Town Hall Lessons
Thursday, August 13, 2009
Unless you’ve been living under a rock, you may have noticed over the last week or so an interesting phenomenon: The massive spike in unruly, often confrontational town hall meetings focused on the issue of health care.
You may also have noticed the extent to which a great many of those engaged in the health care debate in this country—including President Obama, various Members of Congress and a diversity of advocacy groups—have been caught off-guard by the strong (frequently opposition) views being exhibited with regard to this subject. You wouldn’t be in the minority, either. Many of these events were conceived to “sell” the public on the health insurance reform being pursued by the administration, congressional Democrats and a wide coalition of outside organizations—something that appears not to be being accomplished. For better or for worse, those who want a different variety of change, or none at all, are making their voices heard, drowning out even the President himself, grabbing news cycles and shaping the debate. But this isn’t just interesting as a political spectator sport. It offers an important lesson in how those advocating for major policy changes that could prove controversial need to work to get their message out in a modern media environment—and it underlines that time-tested communications playbooks are increasingly inadequate and potentially irrelevant in the age of the internet.

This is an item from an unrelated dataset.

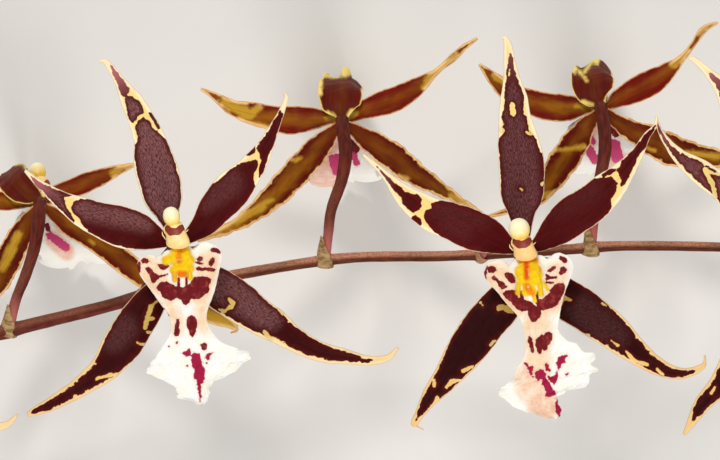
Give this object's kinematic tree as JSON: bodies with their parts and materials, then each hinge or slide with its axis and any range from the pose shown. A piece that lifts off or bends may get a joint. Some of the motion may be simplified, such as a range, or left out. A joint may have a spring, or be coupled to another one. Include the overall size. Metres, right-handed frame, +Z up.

Despite this, countless advocacy organizations and elected leaders have relied on them in pursuing this iteration of health insurance reform. Big names in health care who like the President’s plan have focused time and money on running endless TV ads and attempting to organize perfectly orchestrated events that are being gate-crashed, primarily by protesters who, as I noted in a recent appearance on MSNBC, are organizing online, through Google groups, Twitter, and conservative blogs. These are the same people shut out of President Obama’s recent “town hall” in Portsmouth, New Hampshire, which looked like a 2004-esque campaign event complete with a handpicked audience meant to appear diverse, interested and favorable to what the President was saying— but who try though the President’s team has to grab control of the media’s attention, remain the story. The message is clear: The best audience-selection, paid media and prettily-packaged facts and statistics are no match for some angry people who read blogs, use Twitter, and have Gmail. And the lesson that online can no longer be ignored or treated as a low-level priority is one of the most fundamental that elected leaders and advocacy groups are likely to learn this month.
Here’s what might be done better next time around: Those advocating for major policy change should be prepared to engage early and often with online media, and not just with obvious friends and allies. Yes, President Obama did a call with bloggers in late July, but it was a progressives-only call focused on the much-discussed public option (which progressives universally support)—hardly a Q&A session that might have helped explain away misunderstood points or set the record straight with regard to factual inaccuracies, of which the administration clearly believes there are many. When nearly half the country opposes what is under consideration (according to a recent CNN poll), that’s hardly the kind of “engagement” likely to help move the dial. Nor, for that matter, is creating a website at which supporters can report “fishy” information that those skeptical of the President’s plan are unlikely to ever visit, especially with the message consistently going out that those not on board with health insurance reform are “extremists” or worse. A far better idea would have been to attempt engagement early with skeptical (as opposed to downright hostile) online media, much of whose product could easily be found by that 45 percent while seeking out information online—and which might have proven to be less negative than it currently is. Better yet—and this may be particularly pertinent for advocacy groups speaking to particular demographics—check out what people are saying on tools like Twitter and engage with them, where they are already congregating, to clarify misunderstandings, answer questions, and get your point across, or at the least, inform ongoing messaging. Do not just do what worked in 1993 or 2004 or even 2007. Do what works now.
Where those about to engage in tough policy fights moving forward do this, they may just find that they are able to win over more hearts and minds than the health care coalition has, this time around. Where they do not, they very likely run the risk of a health care town hall redux. That’s something that could leave hardened opponents smiling with glee—and the communicators tasked with selling change with a major headache.